The prayer house in Kanice was also frequented by Jews from Úboč: Emanuel Hahn (since 1846) who had 10 children; Jonáš Hahn, a merchant, who had four children; Eliáš Hahn, who had three children; the merchant Mojžíš Hahn, who had seven children; Heřman Hahn and Alexander Bloch.

From Všepadla, the prayer house was frequented by the Jewish merchant Isak Hahn with six children, and Hašl Bloch.

From Lštění, the prayer house was frequented by the merchant David Eckstein with eight children, Jakub Eckstein, Isak Liebermann and the glazier Ferdinand Bart. Jakub Eckstein later moved home to Koloveč, where he was the supervisor in the match factory that was founded by his brother Bernard Eckstein. The match factory was one of the first in the region. Eckstein later founded further match factories in Nahošice at Bližejov, Domažlice, Spálené Poříčí and Pilsen. In Pilsen there is still a street named after this factory - - Sirková ulice (Match Street) - near the Hotel Lipsko

The prayer house in Kanice was also frequented by Josef Hutter, Samuel Hutter and Leopold Kapper from Hradiště.

There was a large Jewish settlement in Radonice, where there was a prayer house and a Jewish school. Around 1839, the travelling representative Abraham Hauser lived there with four children, Jakub Hauser with eight children, the slaughterer Isak Stein with six children, Josef Hauser with two children, Alexander Hauser with six children, Jachim Stein with 10 children, Marek Stein with two children, the teacher Josef Krauskopf, and the travelling representative Mojžíč Gibián with eight children. Around 1880, the glazier Adolf Heller as well as Eliaš Stein and Adam Hutter lived in Radonice. In the 1860s, Abraham Zucker and the teacher Heřman Austerlitz lived there. The majority of these Jews were travelling merchants.

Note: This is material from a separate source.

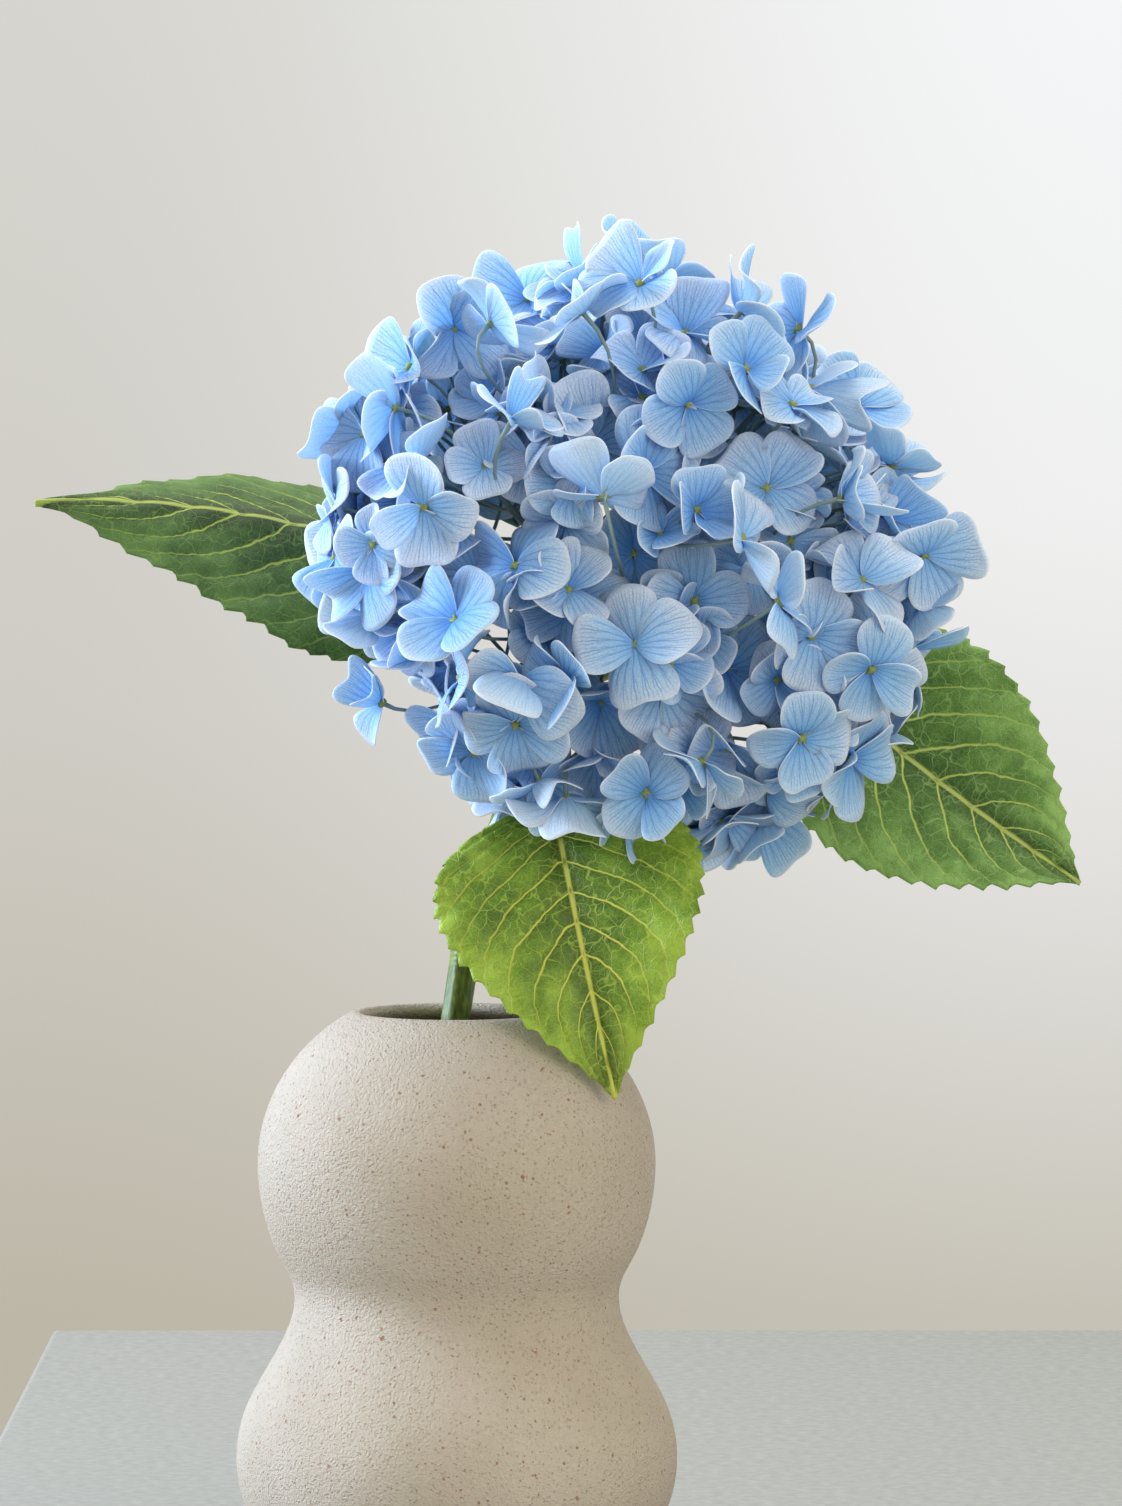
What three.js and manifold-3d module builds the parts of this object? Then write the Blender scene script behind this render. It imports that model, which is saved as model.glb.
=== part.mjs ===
// A mophead hydrangea on a leafy stem, standing in a two-bulb stoneware vase.
// Millimetres, +Z up. The origin is the centre of the vase's foot, and -Y is the front.
// The head is grown by rule: its florets are placed over an oval, then pushed apart until none touch.
import * as THREE from "three";
import { mergeVertices } from "three/addons/utils/BufferGeometryUtils.js";
import Module from "manifold-3d";

const wasm = await Module();
wasm.setup();

const vec = (x, y, z) => new THREE.Vector3(x, y, z);
const radians = THREE.MathUtils.degToRad;
const GAP = 0.35; // clearance between pieces that meet

// ---- Driving dimensions ----

const VASE = {
  height: 168,
  wall: 4.5,
  floor: 6,
  lower: { radius: 63.5, z: 39, half: 49.2 },
  waist: { radius: 46.6, z: 85.3 },
  upper: { radius: 57.2, z: 124, above: 51.5, below: 59.5 },
  mouth: 26,
  lip: 2.2,
};

const STEM = {
  radius: 4,
  // From the vase's floor, out past the back of the mouth, to the knob that bears the head.
  route: [
    vec(-24, -12, 7.9),
    vec(-11, 5, 90),
    vec(0, 20.2, 168),
    vec(3, 23.2, 184),
    vec(20, 30, 238),
    vec(40, 34, 274),
  ],
  joints: [184, 243, 259], // heights of the swollen joints that leaves grow from
  knob: 6,
};

const HEAD = {
  centre: vec(50, -2, 297),
  faces: vec(0.06, -0.88, 0.47), // the way the whole head looks
  long: 85, // half-axes of the oval that the florets' eyes lie on
  short: 76,
  deep: 60,
  lean: radians(27), // the oval's long axis dips to the right
  edge: radians(116), // how far round from there the head is filled
  branches: 9,
  sprigs: 38,
  perSprig: 3, // florets on a sprig
  innerFrom: 0.3, // a sprig that looks forwards by more than this bears a fourth one, further in
};

const FLORET = {
  petal: 17, // mean length of a petal, from the eye to the tip
  spread: 0.16, // share that petals vary in length
  notch: 0.5, // how deep the outline runs in between two petals
  eye: 1.7, // height of the eye over the petals' joint
  back: 0.9,
  sides: 16,
};

// The green stalks inside the head, from the knob outwards.
const STALKS = {
  base: { radius: 1.5, sides: 5 },
  fork: 2,
  twig: { radius: 1.05, sides: 4 },
  sprigFork: 1.5,
  pedicel: { radius: 0.9, sides: 3 },
  forkAt: 0.34, // shares of the way from the knob to the florets
  sprigForkAt: 0.58,
};

const LEAF = { thick: 0.9, rows: 22, columns: 4, tooth: 1.6, petiole: 1.9 };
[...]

The prayer house in Koloveč, which was established at a later date, was in house number 72, which the Jews bought from Václav Bozděch and called it “at Valečkas”. The house was bought by members of the community and the cost was shared according to each member's ability to pay.

The prayer house in Koloveč still exists today [Editor: i.e. in the 1930s]. It is a small, nicely arranged room, where there is an altar and benches, with a door connecting to a smaller room for the women.

The Jewish cemetery for Jews from Koloveč was in Puclice and is said to have been founded 150 years ago. Before that time, they used the cemetery in Poběžovice (Ronšperg).

The following have contributed greatly to the livestock business in Koloveč: Volfgang (also known as Bolfík) Schwarz dealing with horses; Abraham Schwarz also dealing with horses; and Šimon Schwarz dealing with cattle.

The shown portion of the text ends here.